Art seen: 13 April

Tawaki Pair (Moutere Hauriri), by Mike Crawford.
Tawaki Pair (Moutere Hauriri), by Mike Crawford.
"The Royal Queenstown Easter Show", group show

(Milford Galleries, Queenstown)

The Royal Queenstown Easter Show is an unmissable opportunity to see both classic treasures and more recent standouts, like Mike Crawford’s cast glass birds. Their artistry is sleek perfection, capturing piquancy and depth with elegant lines and understated detail. Tawaki Pair (Moutere Hauriri) flaunt rich, glossy curves to mimic the proud majesty of the sculptures’ flesh-and-feather counterparts. The Tutukiwi (Motu Ihupuku) gleam like lustrous amber, one figure searching for food, the other standing protectively over its mate, a hundred movements and details conveyed in mere suggestion, subtle grooves and shadowy hollows. In a difficult, delicate medium, Crawford produces creatures of light and magic, indicative of exactly how much precision and experience underlies that execution.

Another example of beauty in minimalism, the allure of the deceptively simple, John Parker’s white glazed ceramics have the luxurious sheen of marble and the elegance of winding satin. Despite the variety of shapes — with silhouettes suggesting beehives, horns, pins, and tightly-corseted waists, as well as the traditional bowls and cylinders — external ornamentation is minimal, at most textural grooves and rings within the same monochromatic palette. Mark Mitchell’s mixed-media Skyline II likewise packs a great deal of impact and resonance into pared-back detail. The structure climbs upward in angular facets, looking almost like a child’s game, as if daring humanity to see how far they’ll build, what heights will ever be enough, as slices of sky-blue are slowly compressed within the progress.

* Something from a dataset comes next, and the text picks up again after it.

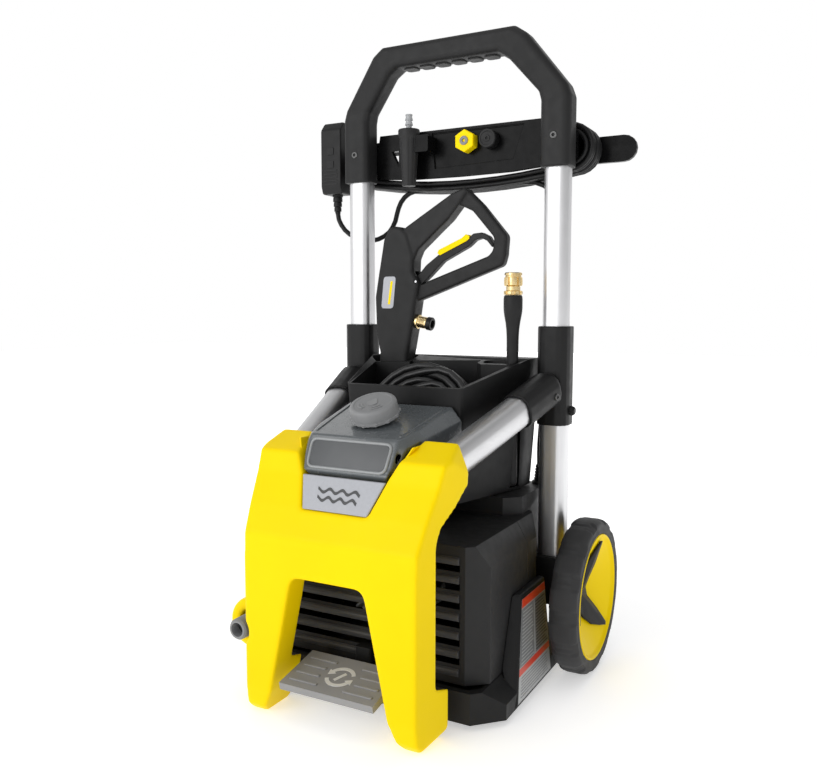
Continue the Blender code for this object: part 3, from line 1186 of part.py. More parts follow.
def make_plug():
    """Safety plug with its ribbed strain relief and three blades."""
    x, y, z = PLUG
    width, depth, height = PLUG_SIZE
    side = [(y - depth / 2 + 0.004, z - height / 2), (y + depth / 2 - 0.006, z - height / 2),
            (y + depth / 2, z - height / 2 + 0.020), (y + depth / 2, z + height / 2 - 0.014),
            (y + depth / 2 - 0.012, z + height / 2), (y - depth / 2 + 0.010, z + height / 2),
            (y - depth / 2, z + height / 2 - 0.012), (y - depth / 2, z - height / 2 + 0.012)]
    plug = soften(prism("safety_plug", side, "X", x - width / 2, x + width / 2, "black_plastic"),
                  0.0030, 2)
    relief = []
    for i in range(4):
        top = z - height / 2 + 0.002 - i * 0.0075
        radius = 0.0085 - i * 0.0009
        relief += [(radius, top), (radius, top - 0.0045), (radius - 0.0016, top - 0.0052)]
    low = z - height / 2 - 0.028
    combine(plug, turned("plug_relief", [(0, z - height / 2 + 0.004), (0.0085, z - height / 2 + 0.004),
                                         *relief, (0.0046, low), (0, low)],
                         (x, y, 0), (0, 0, 1), "black_plastic", 16), "UNION")
    for blade_x, blade_z in ((-0.0065, 0.026), (0.0065, 0.026), (0.0, 0.012)):
        blade = rounded_rect(0.0016 if blade_x else 0.0048, 0.0065 if blade_x else 0.0048,
                             0.0007, (x + blade_x, z + blade_z), 1)
        combine(plug, prism(f"plug_blade_{blade_x}", blade, "Y", y + depth / 2 - 0.002,
                            y + depth / 2 + 0.016, "brass"), "UNION")


# ------------------------------------------------------------------ assembly
def main():
    """Clear the scene and build the whole machine."""
    for obj in list(bpy.data.objects):
        bpy.data.objects.remove(obj, do_unlink=True)
    empty = bpy.data.objects.new("machine_origin", None)
    empty.location = (0, ORIGIN_SHIFT, 0)
    bpy.context.scene.collection.objects.link(empty)
    ROOT.append(empty)
    make_uprights()
    make_connectors()
    make_handle()
    make_cord_bracket()
    make_nozzles()
    make_front_cover()
    make_inlet()
    make_name_plate()
    make_tank()
    make_front_housing()
    make_rear_housing()
    make_base()
    make_pedal()
    make_bin()
    make_gun()
    make_trigger()
    make_lance()
    make_wheels()
    make_drive()
    make_outlet()
    make_hose()
    make_power_cord()
    make_plug()


main()
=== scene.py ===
"""Upright electric pressure washer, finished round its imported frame.

Every class below is one sub-assembly: its fields are sizes in metres and its methods build
and dress its pieces.  Sizes across the machine are measured from its middle plane, heights
from the floor, and depths from the front plane of the two uprights, as the maker does.
"""
from __future__ import annotations

import json
import logging
import math
from dataclasses import dataclass
from enum import Enum
from typing import Callable, Iterable, Optional, Sequence, Union

import bmesh
import bpy
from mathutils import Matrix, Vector

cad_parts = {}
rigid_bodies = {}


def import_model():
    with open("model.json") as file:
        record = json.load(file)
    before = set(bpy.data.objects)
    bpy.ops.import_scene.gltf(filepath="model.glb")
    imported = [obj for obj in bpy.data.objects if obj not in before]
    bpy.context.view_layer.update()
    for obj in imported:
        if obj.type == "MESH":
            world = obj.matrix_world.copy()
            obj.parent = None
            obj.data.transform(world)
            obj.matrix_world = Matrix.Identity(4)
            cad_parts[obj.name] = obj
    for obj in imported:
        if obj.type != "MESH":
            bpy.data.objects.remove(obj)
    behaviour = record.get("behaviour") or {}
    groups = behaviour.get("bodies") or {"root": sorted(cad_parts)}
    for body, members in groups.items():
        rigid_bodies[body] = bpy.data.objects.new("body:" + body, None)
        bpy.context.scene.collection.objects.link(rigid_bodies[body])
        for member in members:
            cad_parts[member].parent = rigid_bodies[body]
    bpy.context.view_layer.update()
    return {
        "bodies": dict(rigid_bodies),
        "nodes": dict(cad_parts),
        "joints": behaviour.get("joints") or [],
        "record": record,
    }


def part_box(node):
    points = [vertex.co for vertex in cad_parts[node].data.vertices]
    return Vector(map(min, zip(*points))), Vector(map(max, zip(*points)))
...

Navigate, by Richard Adams.
Navigate, by Richard Adams.
"Navigate", Richard Adams

(Gallery Thirty Three, Wanaka)

Richard Adams’ art is multifaceted and complex. It’s also welcoming and inclusive, a silent, visual conversation between artist and viewer; and the technique and application behind his abstracted, geometric blocks of colour are incredibly distinctive. There’s a subtlety and smoothness to the physical blending of pigments that instantly identifies itself, to the point where a literal signature is almost irrelevant. His skill and artistic voice are imbedded in every brush stroke and gradient of tone.

Each collection builds on the prior, an artistic exploration that tracks through stacked shapes, colour theory, and nods to cartography— like maps and records of a sailor’s journey merging with the hazy impressions of scenic views and treasures found, turbulent weather, the powerful pull of the moon and the changing tide. The composition keeps the eye and mind constantly in motion, with overlapping borders and interrupted shapes, certain shades receding, others appearing to press forward.

Each piece fractures and reforms as a deconstructed landscape; and when viewed together, it feels as if you’re also on a journey, of highs and lows, storms and calm, from an overcast grey to a sunset glow, and the emerging pink of dawn. Ombre blues shift into a soothing, still sky; whiskers of lines suggest turbulent waters; ochre tones glow like tussock and fire. Darker blocks act as frames, opening windows and portals into different worlds; and after dramatic, busy curves of paint and life, you emerge into the absolute serenity of Altitude, floating towards the clouds.

Sleep Beside the Singing Stream, by Gail de Jong. Photo: L Elliott
Sleep Beside the Singing Stream, by Gail de Jong. Photo: L Elliott
"You Know Where It Is", Gail de Jong

(Hullabaloo Art Space, Cromwell)

Gail de Jong’s new collection is a deep dive into the physical and spiritual landscape of a very personal place; but while the works arise from the sights and memories around De Jong’s own home ground— the peaks of the Old Man and Old Woman Ranges, the rugged depths and stretches of the Nevis Valley— the exact locations conjured by her evocative scenes might differ by the individual. As we look into each canvas, across jagged rock and jewel-toned rivers gleaming under the sun, trees caught in the wind and the rain, lakes lying deep and still, sites of love and laughter, indecision and solace, that imagery becomes somehow universal. It transforms into the sights and sounds of our own homes and memories, hopes and dreams. We all have or hopefully will find that place of connection and belonging, be it real or imagined. "You know where it is."

De Jong’s work continues to pay homage to the geological history of the region, her highly textural surfaces and application reminiscent of centuries of layered rock, silt and dust and gold. There is nothing flat and soulless in the landscapes; they often might have been carved and extracted from the earth itself, and her scenes with water are always incredibly striking. Imagination and the Creek is the most abstracted piece, taut with kinetic energy, the wildness of the strokes suggesting bending branches and an exhilarating sense of freedom; while Sleep Beside the Singing Stream is incomparably calming and almost magical.